Begin THE DATA
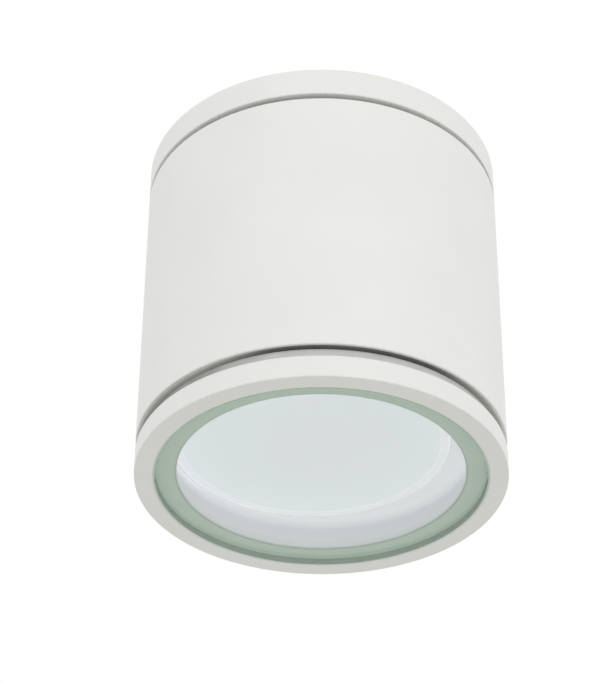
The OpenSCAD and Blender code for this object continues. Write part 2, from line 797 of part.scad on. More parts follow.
module glass_rim_seal() {
    color("darkgray") from_front() ring(glass_r + kiss, pocket_r - kiss, glass_lo + 0.3, pocket_h);
}

module lamp_shell() {
    e = 2.2;
    seat_r = lens_r - 1.6;
    color("white") on_lamp_axis() rotate_extrude($fn = fine) polygon(concat(
        [[seat_r, lens_hi], [lens_r + play, lens_hi], [lens_r + play, lamp_up + 0.2],
         [lens_r + play + 0.2, lamp_up]],
        arc(lamp_r - e, lamp_up + e, e, -90, 0),
        [[lamp_r, cap_lo], [cavity_r, cap_lo], [cavity_r, board_lo], [cavity_r - 2.4, board_lo],
         [cavity_r - 2.4, board_lo - 1.5], [cavity_r, board_lo - 3.9], [cavity_r, lens_hi + 2],
         [seat_r, lens_hi + 1.2]]));
}

module lamp_lens() {
    color("ghostwhite") on_lamp_axis() rotate_extrude($fn = fine)
        polygon([[0, lens_lo], [lens_r - 0.3, lens_lo], [lens_r, lens_lo + 0.3], [lens_r, lens_hi],
            [0, lens_hi]]);
}

module lamp_cap() {
    e = 1.6;
    plug = cavity_r - play;
    color("white") on_lamp_axis() difference() {
        union() {
            rotate_extrude($fn = fine) polygon(concat(
                [[0, cap_floor], [plug - 1.5, cap_floor], [plug - 1.5, cap_lo - 2], [plug, cap_lo - 2],
                 [plug, cap_lo], [lamp_r, cap_lo]],
                arc(lamp_r - e, lamp_back - e, e, 0, 90),
                [[0, lamp_back]]));
            bar(hub_d / 2, lamp_back - eps, lamp_back + hub_h);
            for (x = [-15, 15], y = [-9, 9]) translate([x, y, 0]) bar(1.5, driver_hi, cap_floor + eps);
        }
        bar(hub_d / 2 - 2, cap_floor - 1, lamp_back + hub_h - 1.6);
        for (s = [-1, 1]) translate([0, s * pin_r, 0]) bar(neck_d / 2 + skim, cap_floor - 1, lamp_back + 1);
    }
}

module lamp_pins() {
    for (s = [-1, 1]) color("goldenrod") on_lamp_axis() translate([0, s * pin_r, 0]) {
        bar(neck_d / 2 + 0.8, cap_floor - 1, cap_floor);
        bar(neck_d / 2, cap_floor - eps, lamp_back + pin_h - 2.8);
        bar(head_d / 2, lamp_back + pin_h - 3, lamp_back + pin_h);
    }
}

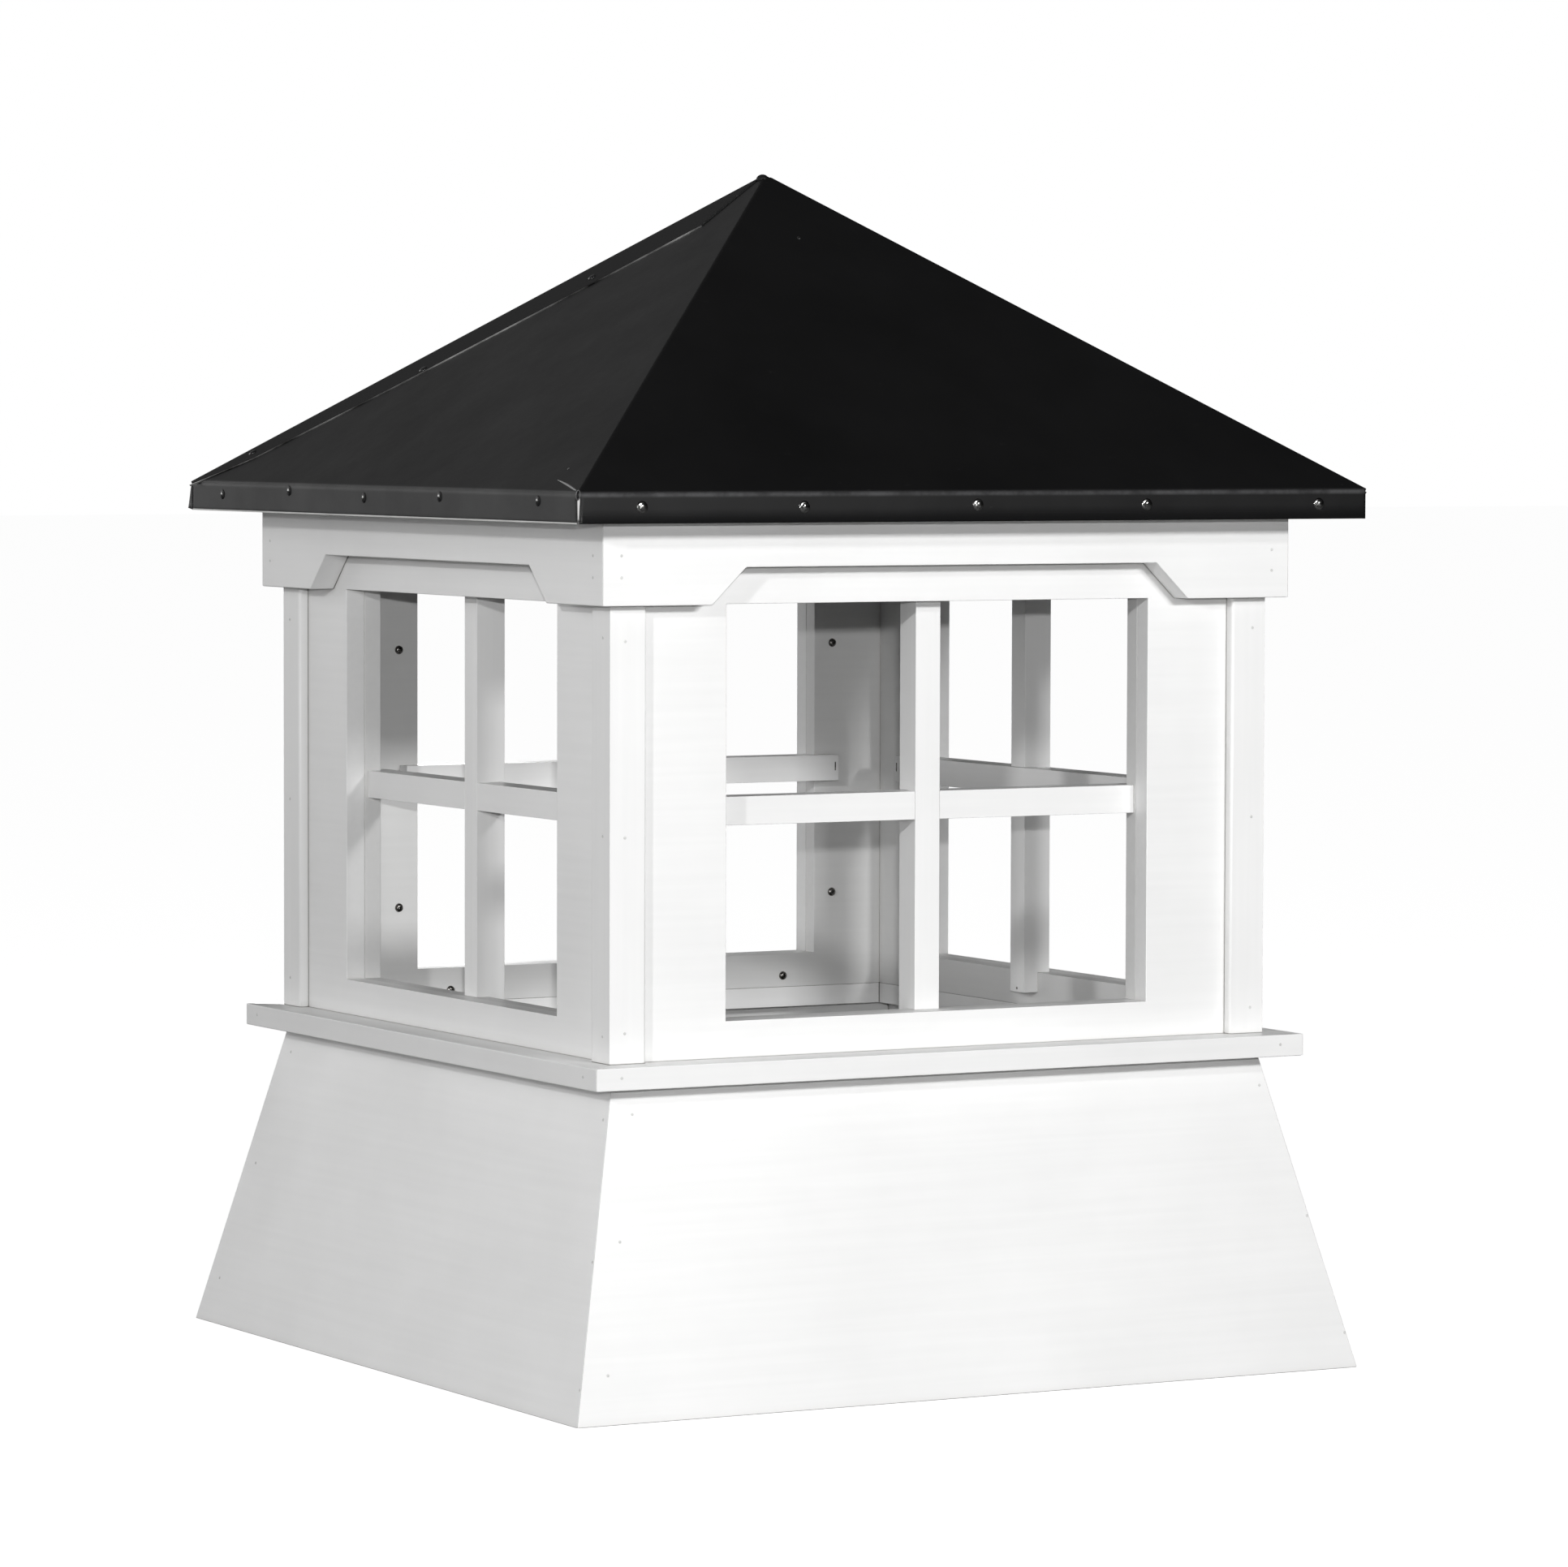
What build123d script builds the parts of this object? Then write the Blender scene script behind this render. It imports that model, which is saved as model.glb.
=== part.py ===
from build123d import *
import os

os.makedirs("parts", exist_ok=True)

# Square roof cupola of white boards: a flared base, a band, four window walls and a bent metal roof.
# Millimetres. Z is up, z = 0 is the underside of the base, the front wall faces -Y.

# body, measured to the faces of the corner boards
body_half = 320.0
corner_board_thick = 9.0
corner_board_wide = 34.0
corner_board_round = 2.5
outer_board_thick = 18.0
inner_board_thick = 16.0

# flared base
base_tall = 270.5
base_foot_half = 381.0
base_top_half = 317.0
base_board_thick = 18.0

# band under the walls
band_tall = 19.0
band_reach = 25.7

# window opening in each wall, alike in both layers
sill_tall = 31.0
opening_tall = 348.0
opening_half = 206.0

# window bars
bar_wide = 24.0
bar_deep = 27.0
bar_set_back = 3.5
bar_lap = 18.0
bar_fit = 0.2

# cornice boards with their notched lower edge
cornice_reach = 14.4
notch_rise = 31.0
notch_top_half = 200.0
notch_run = 32.0

# eaves boards under the roof sheets
wall_over_opening = 71.5
eaves_board_thick = 22.0

# roof sheets
roof_half = 382.0
roof_rise = 273.4
sheet_thick = 1.0
flange_tall = 25.4
fold_round = 4.0
sheet_end_gap = 0.3
corner_slit_top = 2.5
corner_slit_low = 1.0
strip_points = [(606.0, 9.0), (590.0, 15.0), (534.0, 32.0), (383.0, 43.0), (169.0, 50.0), (60.0, 51.0)]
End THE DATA
◆ REQUEST ◆
Select and copy every line of the listing with the word "Blender".

◆ WRITTEN RESPONSE ◆
The OpenSCAD and Blender code for this object continues. Write part 2, from line 797 of part.scad on. More parts follow.
What build123d script builds the parts of this object? Then write the Blender scene script behind this render. It imports that model, which is saved as model.glb.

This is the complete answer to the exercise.